The hiss of the waves had wetted Daeron's boots before the stranger sat down beside him. His hands were thin, long-fingered and pale; when Daeron took them in his own he found that they were cold.
"Do you ever dream of it?"
"No," said the stranger, and his voice was rich and proud and his back had stiffened in his dignity. "I dream of sweeter things."
"And when you wake – "
"And when I wake, I am not in Valinor. No."
"You are only in – wherever this place is."
"I am a son of Fëanor wherever I am." The stranger's voice was distant. "Wherever I am, I am still Makalaurë, or Kanafinwë, and though I have no home, I have my name and my family's love."
"Though you have no family, and the House of Fëanor is less than ashes."
"I am still Mag-lor, if you must." He stumbled over the name, though he must have spoken it a hundred thousand times. It sounded bitter in his mouth.
"I am Daeron."
"Your name is a relief," Maglor said. "It means that my brothers and I were not the only traitors in this land."
"I have never slain kin."
"I have never broken faith with one I loved."
"Where is the Silmaril now?" Daeron was surprised when Maglor laughed.
"Out there." He nodded at the sea. "Find it if you like." He laughed again. "What a pair we make."
"Yours was the worse deed," Daeron pointed out.
"I know." Maglor was smiling and Daeron made the mistake of looking at his eyes. They were the same grey as any Noldo had, but here they were flat and dim; the life had left them, perhaps centuries ago. "But who were your family, Daeron? I never heard."
"They have nothing to do with this, at least." Daeron's boots were drenched to the ankles, but he paid no attention.
"Did they love you? Mine loved me. That was all any of us had, at one time. Only threadbare clothes and little food and our love."
"And that made everything worth it," Daeron said. He had meant to sound caustic, but in the end was merely wistful.
"Until they died, yes. And even then, there was Russandol." His mouth tasted the name with delight. "I was always closest to him. And now..."
"And now you have no one."
"I see them, sometimes." Maglor was smiling still; somewhere along the way it had become distorted and frightening. "Telvo and Pityo playing in the sand, Maitimo – Maitimo, not what this land made of him – walking by my side and I can hear Tyelko and Carnistir quarrelling. Father and Atarinkë are sitting on the rocks and talking in low voices."

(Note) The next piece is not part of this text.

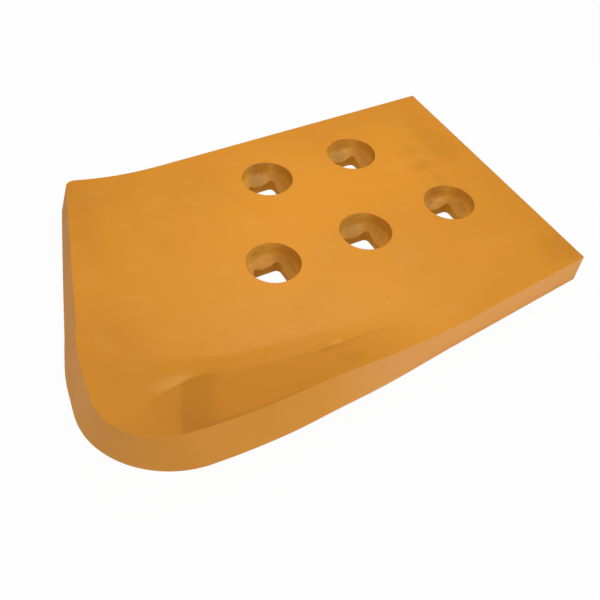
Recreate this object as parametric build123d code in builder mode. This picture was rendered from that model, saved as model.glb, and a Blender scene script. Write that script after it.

He stared out over the sea. The edges of Daeron's cloak were soaked, but he gave it no mind. Maglor's face was transfigured with some wild rapture; wherever he was looking, he could not see the waves.
"Sometimes – only sometimes – I see Mother, out of the corner of my eye. She kisses Pityo's head, perhaps, or touches Maitimo's arm. When I see her, I always hope, just for a little while, that she sees me, too." Maglor's face was crumpling as he sank into wretched despair. "When I see her, when I see her properly for the first time, and she speaks to me, maybe she will forgive me."
"Maybe she will," Daeron whispered. Maglor turned to him, the agonised suffering gone from his expression.
"If you see her, will you ask her to?"
"I swear."
"No, no oaths." Maglor's smile this time was horribly, achingly benevolent. "Take it from someone who knows."
"I will ask."
Maglor nodded, satisfied. "And so you see, don't you, that I carry my family's love with me, even though I am one alone?"
"I see."
"Good." Maglor rose and began to make his way down the beach. He had waded in up to his knees by the time he seemed to realise and make for the shore again. He was a lonely figure, a shadow against the cold light of the sun. Daeron waited a while, but the lamentation did not rise again. Eventually, he stood himself, chilly and stiff, and began to walk in the opposite direction.
He was humming to himself as he went, and it was not for miles that he realised he was singing the melody of the Noldolantë.